The fact is, Dolley Madison's poor little shoulders simply cannot withstand the portentous feminist glory Allgor dumps on them. Why plump up this gentrywoman with all this hot air, when there are plenty of admirable feminists in the period -- hell, even before the period (Mary Wollstonecraft comes immediately to mind)? The author even alludes to Harriet Martineau, an original American feminist who wrote Illustrations of Political Economy and who visited the Madisons in their retirement at Montpelier. Why not a book about her?

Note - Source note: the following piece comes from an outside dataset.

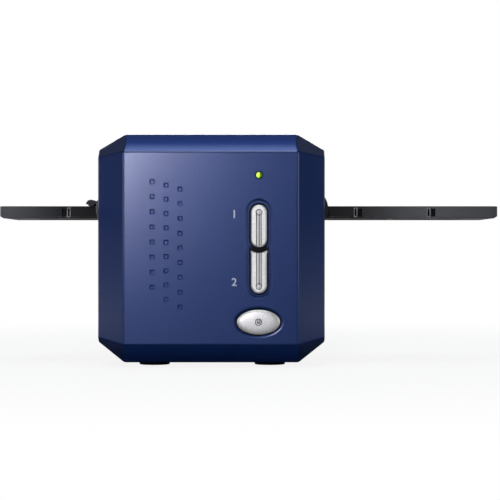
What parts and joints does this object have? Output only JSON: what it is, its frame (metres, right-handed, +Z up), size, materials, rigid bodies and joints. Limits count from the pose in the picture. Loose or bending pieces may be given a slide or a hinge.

Perhaps Martineau has been "done" already by the "studies" department at Riverside, and they were desperate for a new subject.

The last plate in "A Perfect Union" is a Mathew Brady daguerreotype of Dolley, taken in 1848. Allgor captions it "The Last of the Founders". What did Dolley Madison Find? A White House that served as a locus of lobbying and political patronage? Perhaps Allgor has proven her case after all . . . in which case, the eponym of snack-cakes has proven to be the most influential Founder of them all.